Starting a journey with radio can be as simple as listening on a shortwave receiver or going on WebSDR and listening live to someone else’s receiver. However, if you’d like to transmit, you’ll need a license from the FCC. Studying is pretty straightforward, and is free at HamStudy
Study for the Technician test. If you pass that you’ll have transmitting privileges mostly on VHF/UHF. This will allow you to talk locally on repeaters or even directly with other Hams within range of your radio. You can even talk on the satellites with just a Technician class license!
If you pass the Technician test, you’ll be asked if you would like to try for the next level, General. The General license class will grant you privileges on most of every HF band. These are the bands that people use to talk around the world. Range is widely predicated on not just your equipment, but also the current solar cycle. Its a pretty interesting to learn how the sun and its sun spots affect how far your radio signal will travel.
The third tier of radio licensing is the Extra class. If you pass the first two tests in one go, you can test for the Extra class and get full privileges from day one! Granted, it will take a tremendous amount of studying to accomplish this. Most people take one test at a time to give themselves ample time for studying between tests. The Extra class grants you full privileges on all Amateur Radio bands. Its definitely not necessary to enjoy HF, but rather seen as a challenge to be conquered.

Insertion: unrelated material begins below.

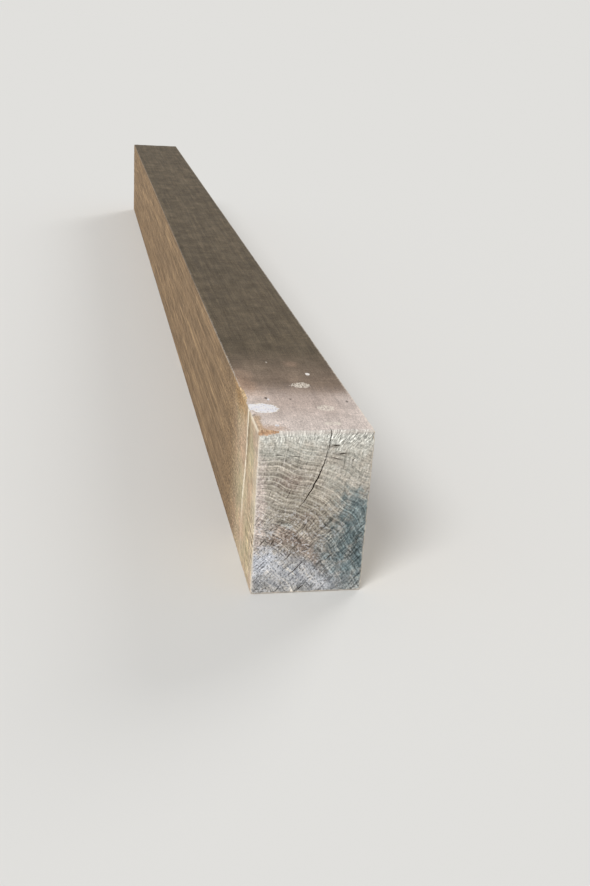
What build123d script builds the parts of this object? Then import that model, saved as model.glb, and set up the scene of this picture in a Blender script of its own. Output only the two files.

The ARRL is a vast resource to the new Ham. They sell a variety of instructional books, as well as hosting the QST Magazine. They are the advocates for Amateur Radio and fight to maintain our access to the bands. If you’re more of a visual learner, you will find an endless supply of Youtube videos on whatever radio topic you like.
Getting your license is just the beginning. A lot of people call it a “license to learn”. This hobby is all about learning. Be careful though, it can be addicting, and some have even become electrical engineers after. Consider yourself warned!